Why do we call it a supply chain?
Well, it’s the way that we hear a lot of marketing and creative services teams talking about it. They may not be using that exact term, but what they’re describing is a supply chain.
For example, Marketing at Company XYZ will hand off a creative brief to their agency, who will then assign the project to an account team that comes together on the fly (designers, copywriters) and they produce something that then needs to get reviewed by internal (product line owner, legal, other) and external (client, partner, other) stakeholders at Company XYZ.
When you step back and look at it, the creative production supply chain involves coordinating, communicating and collaborating across a lot of resources to make sure that what needs to be delivered (one asset or thousands of assets) is being delivered in time to plug into campaigns.
Without an efficient creative production supply chain, campaigns risk being left waiting for the required assets to show up, and opportunities are missed.
I mentioned agencies, but it’s worth noting that creative supply chains are incredibly varied, and can include almost any inputs you can imagine. From working with a few freelancers, all the way up to running an internal creative services bureau or outsourcing your creative production to another country, the creative supply chains I’ve seen are as varied as the companies who manage them.
What’s Fuelling the Need for all these Creative Production Supply Chains?
Not all of these trends will apply, but when I speak to the teams who are designing, developing and constantly optimizing their creative production supply chains, these are some of the reasons they gave for making the move.
Big Data & Hyper Segmentation: Need for More Assets
The amount of assets that brands need to produce is growing exponentially, thanks to big data and the hyper-segmentation it enables. Even one email campaign might have 25 potential variants based on customer data – and enterprises are launching dozens, if not hundreds, of those campaigns. They need so many assets that they need to find cost-effective, quick ways to produce them. This is driving them to make more use of options like freelancers and external (lower-cost) creative services bureaus, alongside their in-house team. All of these elements need to be efficiently coordinated and collaborating, otherwise the time-to-market and cost savings can quickly evaporate.

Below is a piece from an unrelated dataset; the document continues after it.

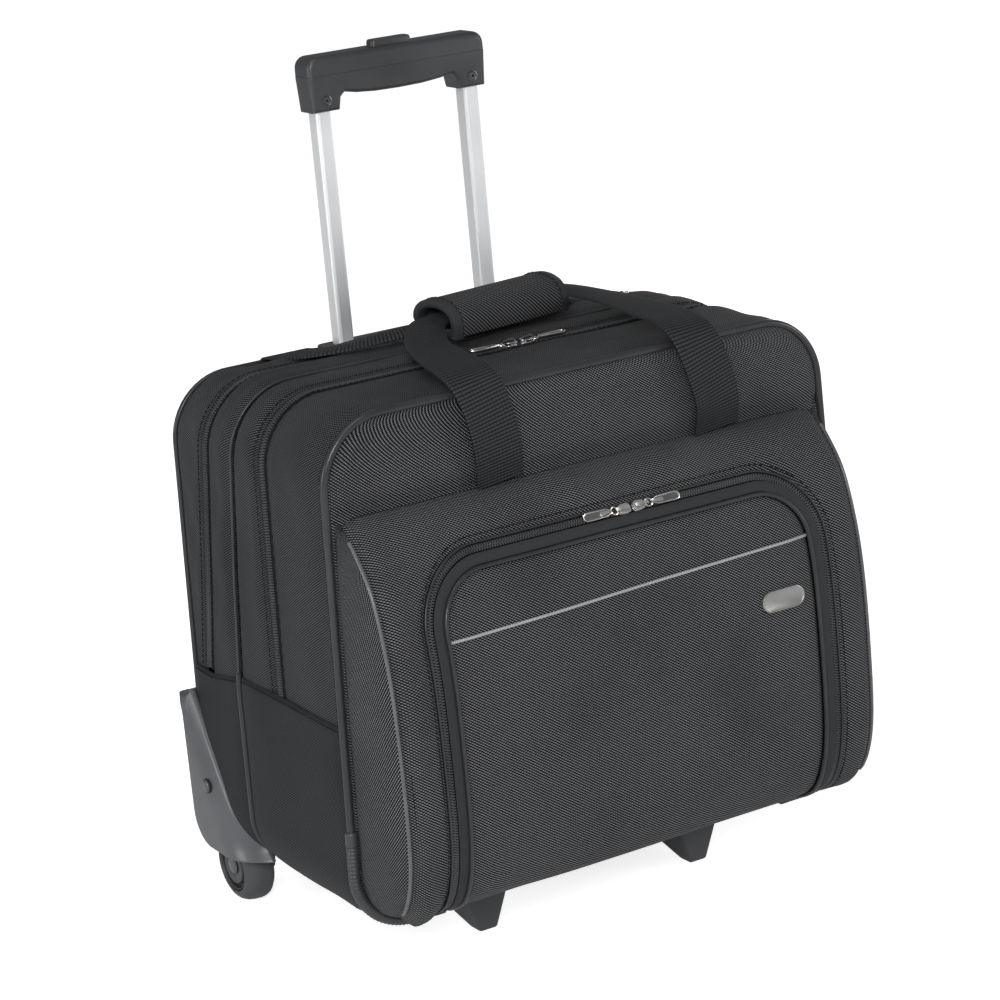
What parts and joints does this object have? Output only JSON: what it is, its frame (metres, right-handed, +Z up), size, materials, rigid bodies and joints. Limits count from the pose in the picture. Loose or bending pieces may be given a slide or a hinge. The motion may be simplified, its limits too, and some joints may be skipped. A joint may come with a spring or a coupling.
{
  "type": "rolling laptop case",
  "caption": "Wheeled soft laptop case with telescoping trolley handle, tilting zipped front cover, fold-down pocket flap, carry handles and corner guards.",
  "frame": {"origin": "on the ground, under the middle of the bounding box", "axes": "+Z up, -Y is the front with the pocket, +X is to the right of someone looking at the front"},
  "size_m": [0.4574, 0.3188, 0.6355],
  "materials": {
    "shell_fabric": "ballistic nylon twill, near black",
    "patch_fabric": "plain-weave nylon, charcoal",
    "webbing": "ribbed polypropylene webbing",
    "lining": "grey polyester lining",
    "piping": "dark grey vinyl piping, slight gloss",
    "guard_plastic": "mid-grey fine-grain moulding",
    "dark_plastic": "black satin moulding",
    "tyre": "dark moulded rubber",
    "tube_aluminium": "satin anodised",
    "steel": "plain",
    "nickel": "satin nickel plate"
  },
  "bodies": {
    "root": {"back_panel": "shell_fabric", "rear_gusset": "shell_fabric", "middle_gusset": "shell_fabric", "main_gusset": "shell_fabric", "lower_gusset": "patch_fabric", "divider_panel": "lining", "divider_piping": "piping", "base_board": "dark_plastic", "trolley_bracket": "dark_plastic", "tube_collar": "dark_plastic", "foot_left": "dark_plastic", "foot_right": "dark_plastic", "wheel_guard_left": "guard_plastic", "wheel_guard_right": "guard_plastic", "wheel_axle_left": "steel", "wheel_axle_right": "steel", "guard_rivet_left": "guard_plastic", "guard_rivet_right": "guard_plastic", "outer_tube_left": "tube_aluminium", "outer_tube_right": "tube_aluminium"},
    "lid": {"lid_gusset": "shell_fabric", "front_panel": "shell_fabric", "front_piping": "piping", "pocket_shell": "shell_fabric", "organiser_panel": "lining", "corner_protector_left": "dark_plastic", "corner_protector_right": "dark_plastic", "front_strap_left": "webbing", "front_strap_right": "webbing", "pocket_piping_left": "piping", "pocket_piping_right": "piping"},
    "flap": {"front_flap": "shell_fabric", "flap_piping": "piping", "badge": "nickel"},
    "wheel_left": {"tyre_left": "tyre", "wheel_hub_left": "dark_plastic"},
    "wheel_right": {"tyre_right": "tyre", "wheel_hub_right": "dark_plastic"},
    "trolley_middle": {"middle_tube_left": "tube_aluminium", "middle_tube_right": "tube_aluminium"},
    "trolley_inner": {"grip_lower_shell": "dark_plastic", "grip_upper_shell": "dark_plastic", "inner_tube_left": "tube_aluminium", "inner_tube_right": "tube_aluminium", "grip_screw_left": "steel", "grip_screw_right": "steel"},
    "trolley_button": {"release_button": "dark_plastic", "push_rod_left": "steel", "push_rod_right": "steel"},
    "front_handle": {"front_handle_webbing": "webbing", "handle_wrap": "shell_fabric"},
    "rear_handle": {"rear_handle_webbing": "webbing"},
    "main_slider_left": {"main_slider_left": "nickel"},
    "main_pull_left": {"main_pull_left": "nickel"},
    "main_slider_right": {"main_slider_right": "nickel"},
    "main_pull_right": {"main_pull_right": "nickel"},
    "pocket_slider_left": {"pocket_slider_left": "nickel"},
    "pocket_pull_left": {"pocket_pull_left": "nickel"},
    "pocket_slider_right": {"pocket_slider_right": "nickel"},
    "pocket_pull_right": {"pocket_pull_right": "nickel"}
  },
  "joints": [
    {"name": "cover_tilt", "type": "hinge", "parent": "root", "child": "lid", "pos_m": [0, -0.0925, 0.04], "axis": [1, 0, 0], "range_deg": [0, 22]},
    {"name": "flap_fold", "type": "hinge", "parent": "lid", "child": "flap", "pos_m": [0, -0.132, 0.0635], "axis": [1, 0, 0], "range_deg": [0, 88]},
    {"name": "front_handle_lift", "type": "slide", "parent": "lid", "child": "front_handle", "axis": [0, 0, 1], "range_m": [0, 0.03]},
    {"name": "rear_handle_lift", "type": "slide", "parent": "root", "child": "rear_handle", "axis": [0, 0, 1], "range_m": [0, 0.03]},
    {"name": "trolley_middle_slide", "type": "slide", "parent": "root", "child": "trolley_middle", "axis": [0, 0, 1], "range_m": [0, 0.28]},
    {"name": "trolley_inner_slide", "type": "slide", "parent": "trolley_middle", "child": "trolley_inner", "axis": [0, 0, 1], "range_m": [-0.177, 0.1]},
    {"name": "button_press", "type": "slide", "parent": "trolley_inner", "child": "trolley_button", "axis": [0, 0, -1], "range_m": [0, 0.0035], "stiffness_N_per_m": 600, "springref_m": -0.002},
    {"name": "wheel_left_spin", "type": "hinge", "parent": "root", "child": "wheel_left", "pos_m": [-0.2025, 0.122, 0.03], "axis": [1, 0, 0], "continuous": true},
    {"name": "wheel_right_spin", "type": "hinge", "parent": "root", "child": "wheel_right", "pos_m": [0.2025, 0.122, 0.03], "axis": [1, 0, 0], "continuous": true},
    {"name": "main_zip_left_run", "type": "slide", "parent": "root", "child": "main_slider_left", "axis": [-1, 0, 0], "range_m": [0, 0.12]},
    {"name": "main_pull_left_flip", "type": "hinge", "parent": "main_slider_left", "child": "main_pull_left", "pos_m": [-0.0018, 0.001, 0.4187], "axis": [0, 1, 0], "range_deg": [0, 95]},
    {"name": "main_zip_right_run", "type": "slide", "parent": "root", "child": "main_slider_right", "axis": [1, 0, 0], "range_m": [0, 0.1]},
    {"name": "main_pull_right_flip", "type": "hinge", "parent": "main_slider_right", "child": "main_pull_right", "pos_m": [0.0218, 0.001, 0.4187], "axis": [0, -1, 0], "range_deg": [0, 95]},
    {"name": "pocket_zip_left_run", "type": "slide", "parent": "lid", "child": "pocket_slider_left", "axis": [-1, 0, 0], "range_m": [0, 0.085]},
    {"name": "pocket_pull_left_flip", "type": "hinge", "parent": "pocket_slider_left", "child": "pocket_pull_left", "pos_m": [0.0017, -0.13071, 0.31745], "axis": [0, 0.5814, 0.8136], "range_deg": [0, 95]},
    {"name": "pocket_zip_right_run", "type": "slide", "parent": "lid", "child": "pocket_slider_right", "axis": [1, 0, 0], "range_m": [0, 0.055]},
    {"name": "pocket_pull_right_flip", "type": "hinge", "parent": "pocket_slider_right", "child": "pocket_pull_right", "pos_m": [0.0253, -0.13071, 0.31745], "axis": [0, -0.5814, -0.8136], "range_deg": [0, 95]}
  ],
  "couplings": [
    {"joint": "rear_handle_lift", "follows": "front_handle_lift", "ratio": 1}
  ]
}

Real-time Data & Shortening Marketing Windows: Need for Quick Turnaround
Not only do more assets have to be produced, they need to be produced quickly. After launching campaigns, data comes in quickly and teams need to react just as fast. If they don’t, the investment and value that comes from having access to data isn’t driving the results it could be. Yes, that’s a nice way of saying it’s wasted. Companies can use their creative supply chain to take advantage of the opportunities data creates, by making sure they have creative resources ready and available when they need them.
One Asset, Multiple Creatives: Need for Coordinating Resources
The days of asking Brian at the desk in the corner to build a website are long gone. Today’s marketing assets are more sophisticated in terms of both design and functionality, and require the expertise and input of a whole range of creative team members in order to reach the standard they need to. However, the best – or most cost-effective – talent might not be local, or in-house for that matter. The creative supply chain is how teams manage and integrate different creative experts and resources to make sure collaboration happens – and to make sure assets get completed.
Budget Pressures
All of these trends coexist with the simple fact that budgets aren’t unlimited, and marketing teams are under more and more pressure to justify the ROI of their decisions and investments. As budgets are more closely monitored, efficiency becomes the only way marketing teams have a hope of meeting the other challenges they’re facing (more assets, less time, more collaboration.)

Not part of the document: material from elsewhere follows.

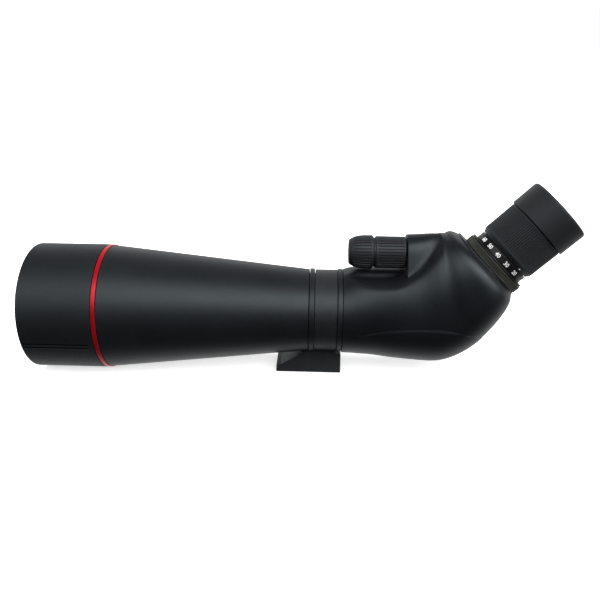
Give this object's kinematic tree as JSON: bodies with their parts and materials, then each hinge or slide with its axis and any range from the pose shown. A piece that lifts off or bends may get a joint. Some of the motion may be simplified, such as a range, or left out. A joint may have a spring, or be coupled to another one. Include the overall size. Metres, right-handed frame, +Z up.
{
  "type": "spotting scope",
  "caption": "Angled spotting scope: tapered tube with sliding hood, turning tripod collar with foot, coaxial focus knobs and a zoom eyepiece at 45 degrees.",
  "frame": {"origin": "on the flat underside of the tripod foot, below the centre plane of the collar", "axes": "+X along the optical axis from the objective to the eye end, +Z up from the foot through the optical axis, the eyepiece leaning up and back at 45 degrees in the XZ plane"},
  "size_m": [0.3974, 0.095, 0.1459],
  "materials": {
    "tube_paint": "satin black paint",
    "hood_paint": "matt black paint",
    "armour": "soft satin black armour",
    "collar_cast": "grainy black cast and painted",
    "red_anodised": "red anodised, satin",
    "black_anodised": "black anodised",
    "knurl_black": "black anodised, finely knurled",
    "rubber": "matt black rubber",
    "knob_plastic": "ribbed black rubber",
    "matt_black": "dead matt black",
    "felt": "black felt",
    "polymer": "dark acetal",
    "steel": "turned steel",
    "brass": "turned brass",
    "coated_glass": "coated optical glass"
  },
  "bodies": {
    "collar": {"tripod_collar": "collar_cast", "tripod_insert": "steel", "collar_liner": "polymer"},
    "lock_knob": {"collar_lock_knob": "knob_plastic", "lock_screw": "steel"},
    "barrel": {"main_tube": "tube_paint", "accent_ring": "red_anodised", "objective_cell": "matt_black", "crown_lens": "coated_glass", "lens_spacer": "steel", "flint_lens": "coated_glass", "lens_retaining_ring": "black_anodised", "baffle_front": "matt_black", "baffle_rear": "matt_black", "collar_front_flange": "black_anodised", "collar_rear_flange": "black_anodised", "rear_housing": "armour", "knob_bushing": "brass", "guide_rail_left": "steel", "guide_rail_right": "steel", "prism_chassis": "matt_black", "roof_prism": "coated_glass", "prism_strap": "steel", "eyepiece_socket": "black_anodised", "eyepiece_barrel": "black_anodised", "scale_ring": "black_anodised", "field_stop": "matt_black", "eye_lens": "coated_glass", "eye_lens_ring": "black_anodised"},
    "hood": {"hood": "hood_paint", "hood_felt": "felt"},
    "coarse_focus": {"coarse_knob": "knob_plastic", "lead_screw": "steel"},
    "fine_focus": {"fine_knob": "knob_plastic", "fine_spindle": "steel"},
    "focus_group": {"focus_carriage": "matt_black", "focus_lens": "coated_glass", "focus_lens_ring": "black_anodised", "focus_nut": "brass"},
    "eyepiece_lock": {"eyepiece_lock_ring": "knurl_black"},
    "zoom": {"zoom_ring": "rubber", "zoom_cam_tube": "black_anodised"},
    "front_zoom_group": {"front_zoom_cell": "matt_black", "front_zoom_lens": "coated_glass"},
    "rear_zoom_group": {"rear_zoom_cell": "matt_black", "rear_zoom_lens": "coated_glass"},
    "eyecup_cam": {"eyecup_cam_ring": "polymer"},
    "eyecup": {"eyecup": "rubber"}
  },
  "joints": [
    {"name": "barrel_turn", "type": "hinge", "parent": "collar", "child": "barrel", "pos_m": [0, 0, 0.046], "axis": [1, 0, 0], "continuous": true},
    {"name": "collar_lock_turn", "type": "hinge", "parent": "collar", "child": "lock_knob", "pos_m": [0, 0.041, 0.046], "axis": [0, 1, 0], "range_deg": [0, 270]},
    {"name": "hood_slide", "type": "slide", "parent": "barrel", "child": "hood", "axis": [-1, 0, 0], "range_m": [0, 0.034]},
    {"name": "coarse_focus_turn", "type": "hinge", "parent": "barrel", "child": "coarse_focus", "pos_m": [0.046, 0, 0.0933], "axis": [1, 0, 0], "range_deg": [-540, 540]},
    {"name": "fine_focus_turn", "type": "hinge", "parent": "coarse_focus", "child": "fine_focus", "pos_m": [0.024, 0, 0.0933], "axis": [1, 0, 0], "continuous": true},
    {"name": "focus_travel", "type": "slide", "parent": "barrel", "child": "focus_group", "axis": [1, 0, 0], "range_m": [-0.005, 0.005]},
    {"name": "eyepiece_lock_turn", "type": "hinge", "parent": "barrel", "child": "eyepiece_lock", "pos_m": [0.12061, 0, 0.08546], "axis": [0.7071, 0, 0.7071], "range_deg": [0, 40]},
    {"name": "zoom_turn", "type": "hinge", "parent": "barrel", "child": "zoom", "pos_m": [0.13843, 0, 0.10328], "axis": [-0.7071, 0, -0.7071], "range_deg": [0, 96]},
    {"name": "front_zoom_travel", "type": "slide", "parent": "barrel", "child": "front_zoom_group", "axis": [0.7071, 0, 0.7071], "range_m": [0, 0.0141]},
    {"name": "rear_zoom_travel", "type": "slide", "parent": "barrel", "child": "rear_zoom_group", "axis": [0.7071, 0, 0.7071], "range_m": [-0.0061, 0]},
    {"name": "eyecup_twist", "type": "hinge", "parent": "barrel", "child": "eyecup_cam", "pos_m": [0.15186, 0, 0.11671], "axis": [0.7071, 0, 0.7071], "range_deg": [0, 120]},
    {"name": "eyecup_rise", "type": "slide", "parent": "eyecup_cam", "child": "eyecup", "axis": [0.7071, 0, 0.7071], "range_m": [0, 0.0081]}
  ],
  "couplings": [
    {"joint": "focus_travel", "follows": "coarse_focus_turn", "m_per_rad": -0.0005093},
    {"joint": "front_zoom_travel", "follows": "zoom_turn", "m_per_rad": 0.0083556},
    {"joint": "rear_zoom_travel", "follows": "zoom_turn", "m_per_rad": -0.003581},
    {"joint": "eyecup_rise", "follows": "eyecup_twist", "m_per_rad": 0.0038197}
  ]
}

The days of solving a production problem by throwing more people at it are over for marketing.
Since the challenges facing marketing teams can’t be solved with more people (because it won’t scale) or more money (because it’s not always available) that’s where the creative production supply chain can be leveraged as a competitive advantage. It’s also why we’ll be seeing more (smart) big brands design, deploy and continuously optimize their creative production supply chain.